When the handsome man placed his hand inside her sweater she did not stop him.  When he placed his tongue deeper inside her mouth she simply spread her lips wider.  When he took her hand and placed it on the throbbing bulge in his pants she did not slap his hand away - no sir - she slid down the zipper of his jeans to see what was really going on, all while still in the back of the cab.

Once in his apartment Rapunzel went for broke and then she went again, and again, and again and again. When it was all over she lay on his bed naked twisted up in his sheets waiting to feel guilty, waiting to feel like she had let herself down waiting to feel bad in some tiny way that she waited so long and then thrown it all away in the back of a cab, a cab going to BROOKLYN no less!

It turned out that Rapunzel did feel bad. She felt bad that she had waited so God Damn long to find out what the big deal was about sex.  She had loved the feeling of him inside her, the taste of her own sweat running down her cheeks. She had loved the places he had asked her to touch and the places he had touched her.

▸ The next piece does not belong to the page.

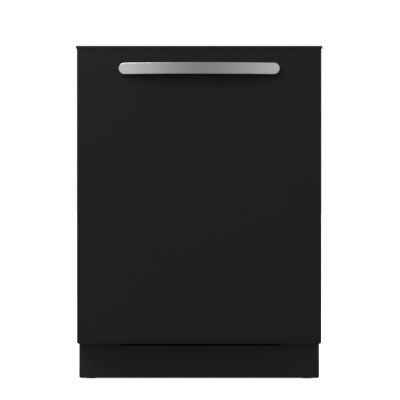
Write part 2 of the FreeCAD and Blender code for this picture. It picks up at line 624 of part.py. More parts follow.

Jesus Christ no wonder her mamma had gotten knocked up at 15.

In the morning Rapunzel did the walk of shame to the subway station - but she was not ashamed about her evening of debauchery, she was ashamed that she had not done it sooner.

Luckily for Rapunzel she had aged well and New York City was full to the brim with men of loose morals and low character; hopefully she would have time to find quite a few of them.

The End.

The truth is when I look back at the day in the car all I can think about is what I could have done to keep the balloon grasped more tightly in my hand.  My mom was wrong in regards to getting over it, as I said I never did - I think I could have had a lot of fun with that balloon had it not flown away.  It did teach me an incredibly important lesson however.  I do everything I get the chance to do every time I get the chance to do it - you never know when someone may roll the window down  just far enough for opportunity to fly right out of it.